The morphological potential underlying Hydra morphogenesis

A remarkable hallmark of animal morphogenesis is the robust convergence of developmental processes into a stereotypic viable body plan. Hydra regeneration offers a unique experimental platform to study this phenomenon and allows us to develop a physics-based framework for this pattern formation process. Traditional models of morphogenesis emphasize biochemical patterning as a hierarchy of forward-driven processes. In this talk, I propose an expanded view, highlighting the synergistic interplay of mechanical, biochemical, and electrical dynamics as the foundation of morphogenetic robustness. Our experiments allowed us to identify and characterize the primary morphological transition during Hydra regeneration, where a tissue fragment undergoes a transformation from the incipient spherical structure to an elongated cylindrical shape — the final body form of a mature animal. Further insights come from external perturbations: applying an electric field induces stochastic morphological oscillations between spherical and cylindrical shapes. Moreover, application of a periodically modulated electric field results in morphology dynamics consistent with stochastic resonance, where the tissue’s response to perturbations peaks at an optimal noise level.

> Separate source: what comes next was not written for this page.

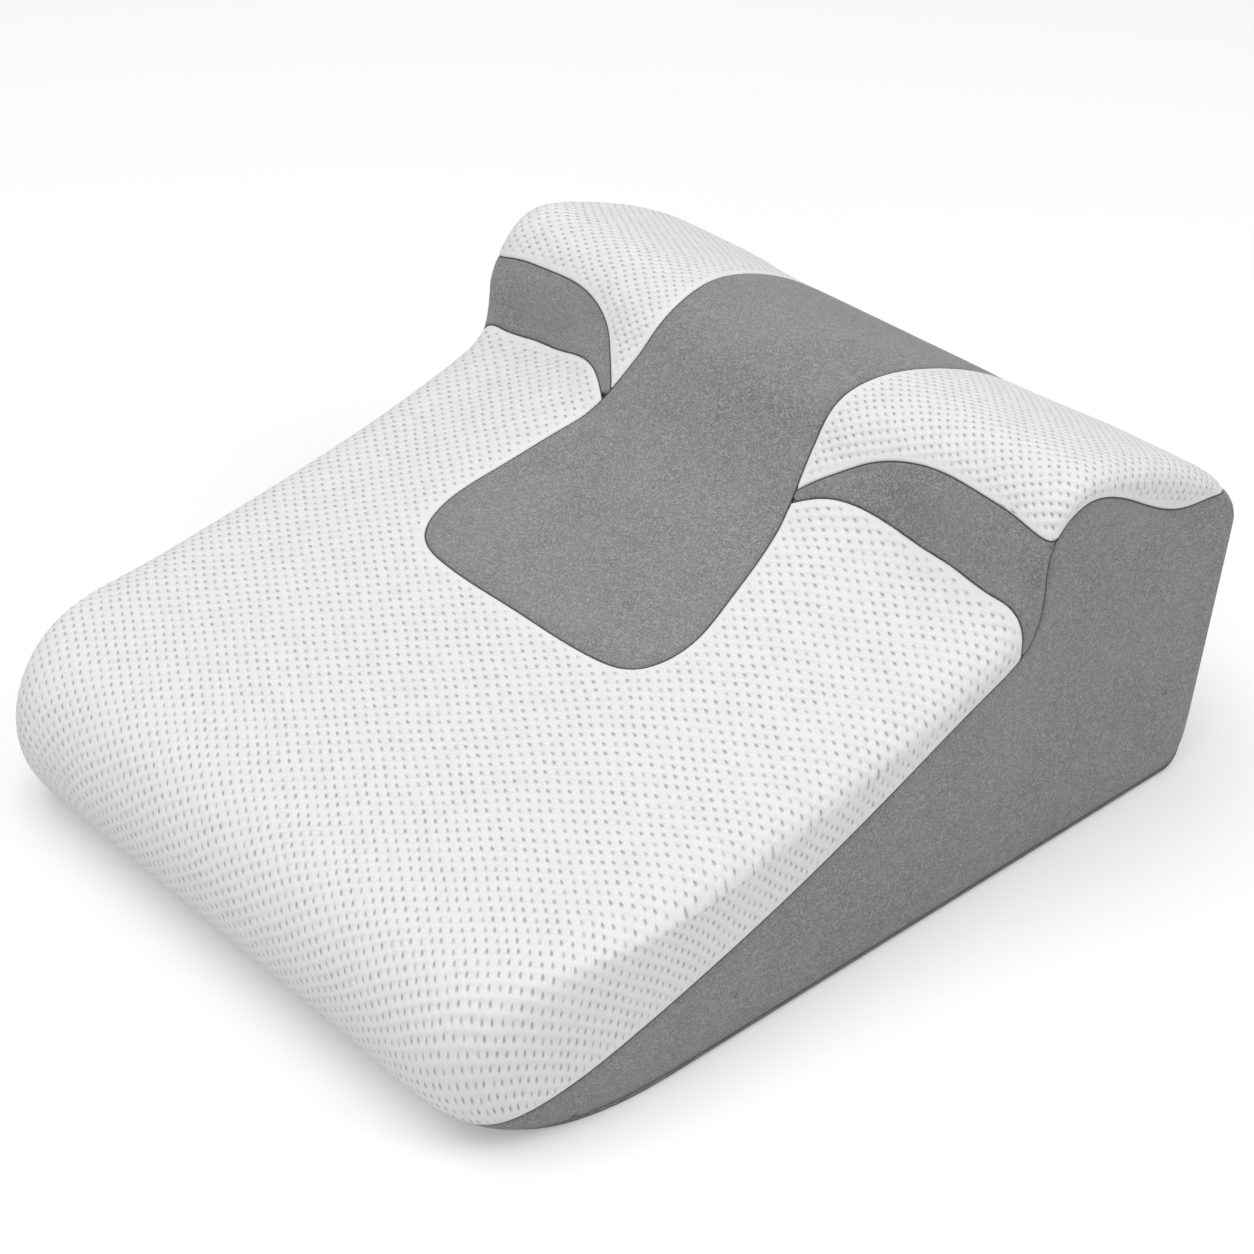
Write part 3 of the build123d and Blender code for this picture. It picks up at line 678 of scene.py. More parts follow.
def cut_cloth(cloth, level, chosen, locked):
    """Cut the chosen triangles where the level passes zero, and lock that line."""
    faces = cloth["faces"][chosen]
    edges = np.concatenate([faces[:, [0, 1]], faces[:, [1, 2]], faces[:, [2, 0]]])
    edges = np.unique(np.sort(edges, 1), axis=0)
    level = level.copy()
    level[np.abs(level) < 1e-7] = 0.0
    for _ in range(2):
        low, high, share = crossed(edges, level)
        for vertex, other, near in ((low, high, share < 0.14), (high, low, share > 0.86)):
            pick = near & ~locked[vertex] & ~locked[other]
            vertex, other = vertex[pick], other[pick]
            vertex, first = np.unique(vertex, return_index=True)
            other = other[first]
            keep = level[vertex] * level[other] < 0
            vertex, other = vertex[keep], other[keep]
            part = level[vertex] / (level[vertex] - level[other])
            moved = mix(cloth["values"][vertex], cloth["values"][other], part[:, None])
            cloth["values"][vertex] = moved
            level[vertex] = 0.0
    low, high, share = crossed(edges, level)
    if len(low):
        split_edges(cloth, low, high, share)
    return np.concatenate([locked | (level == 0.0), np.ones(len(low), bool)])


def vertex_normals(points, faces):
    """Outward directions at the points, weighted by the area around them."""
    a, b, c = (points[faces[:, k]] for k in range(3))
    face = np.cross(b - a, c - a)
    total = np.zeros_like(points)
    for k in range(3):
        for axis in range(3):
            total[:, axis] += np.bincount(faces[:, k], face[:, axis], len(points))
    return total / np.maximum(np.linalg.norm(total, axis=1, keepdims=True), 1e-9)


def seam_edges(faces, panel):
    """Edges whose two triangles belong to different panels."""
    edges = np.concatenate([faces[:, [0, 1]], faces[:, [1, 2]], faces[:, [2, 0]]])
    side = np.concatenate([panel, panel, panel])
    edges = np.sort(edges, 1)
    order = np.lexsort((edges[:, 1], edges[:, 0]))
    edges, side = edges[order], side[order]
    same = (edges[:-1] == edges[1:]).all(1) & (side[:-1] != side[1:])
    return edges[:-1][same], side[:-1][same], side[1:][same]


def tree_of(points):
    """A search tree that finds the nearest of the points."""
    tree = kdtree.KDTree(len(points))
    for index, point in enumerate(points):
        tree.insert(point, index)
    tree.balance()
    return tree


def distance_to(tree, points, reach):
    """How far each point lies from the tree's points, up to the reach."""
    found = np.full(len(points), reach)
    for index, point in enumerate(points.tolist()):
        hit = tree.find(point)[2]
        if hit < reach:
            found[index] = hit
    return found


def pressed_out(grid, numbers, quads, pinned):
    """Cloth simulation: the cover held at its seams and pressed out by the foam."""
    points = grid.reshape(-1, 3)
    used, faces = np.unique(quads, return_inverse=True)
    faces = faces.reshape(-1, 4)
    mesh = bpy.data.meshes.new("pressed_cover")
    mesh.from_pydata((points[used] * 0.001).tolist(), [], faces.tolist())
    body = add_object("pressed_cover", mesh)
    group = body.vertex_groups.new(name="pinned")
    for index, weight in enumerate(pinned[used].tolist()):
        group.add([index], weight, "REPLACE")
    cloth = body.modifiers.new("cloth", "CLOTH")
    cloth.settings.quality = 4
    cloth.settings.mass = 0.3
    cloth.settings.tension_stiffness = cloth.settings.compression_stiffness = 12.0
    cloth.settings.bending_stiffness = 1.5
    cloth.settings.vertex_group_mass = "pinned"
    cloth.settings.use_pressure = True
    cloth.settings.uniform_pressure_force = 4.0
    cloth.settings.effector_weights.gravity = 0.0
    cloth.collision_settings.use_collision = False
    cloth.point_cache.frame_start, cloth.point_cache.frame_end = 1, CLOTH_STEPS
    for step in range(CLOTH_STEPS):
        bpy.context.scene.frame_set(step + 1)
    depsgraph = bpy.context.evaluated_depsgraph_get()
    result = body.evaluated_get(depsgraph).data
    moved = np.empty(len(result.vertices) * 3)
    result.vertices.foreach_get("co", moved)
    shift = np.zeros_like(points)
    shift[used] = moved.reshape(-1, 3) * 1000.0 - points[used]
    bpy.data.objects.remove(body)
    bpy.data.meshes.remove(mesh)
    bpy.context.scene.frame_set(1)
    return shift[numbers.reshape(-1)].reshape(grid.shape)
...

I will present a physical framework that conceptualizes morphogenesis as a self-organization process governed by a "morphological potential." This approach incorporates principles from fundamental physics, including noise-driven symmetry breaking and phase transitions, which have successfully explained pattern formation in non-living systems. Specifically, it will be demonstrated that the primary morphological transition is driven by spatial fluctuations of calcium (Ca²⁺) within the tissue, coupled with its local curvature. A field-theoretic model based on this insight, interprets the morphological transition as an activation over a barrier, akin to a first-order phase transition. These findings demonstrate the significant role of noise as an activator of morphogenesis, challenging conventional models and suggesting that morphogenesis is not merely biochemical but an emergent process shaped by multiple interacting physical forces. This perspective provides a fresh view of morphogenesis, offering a framework distinct from Turing-like mechanisms, emphasizing the morphological potential as a key organizing principle.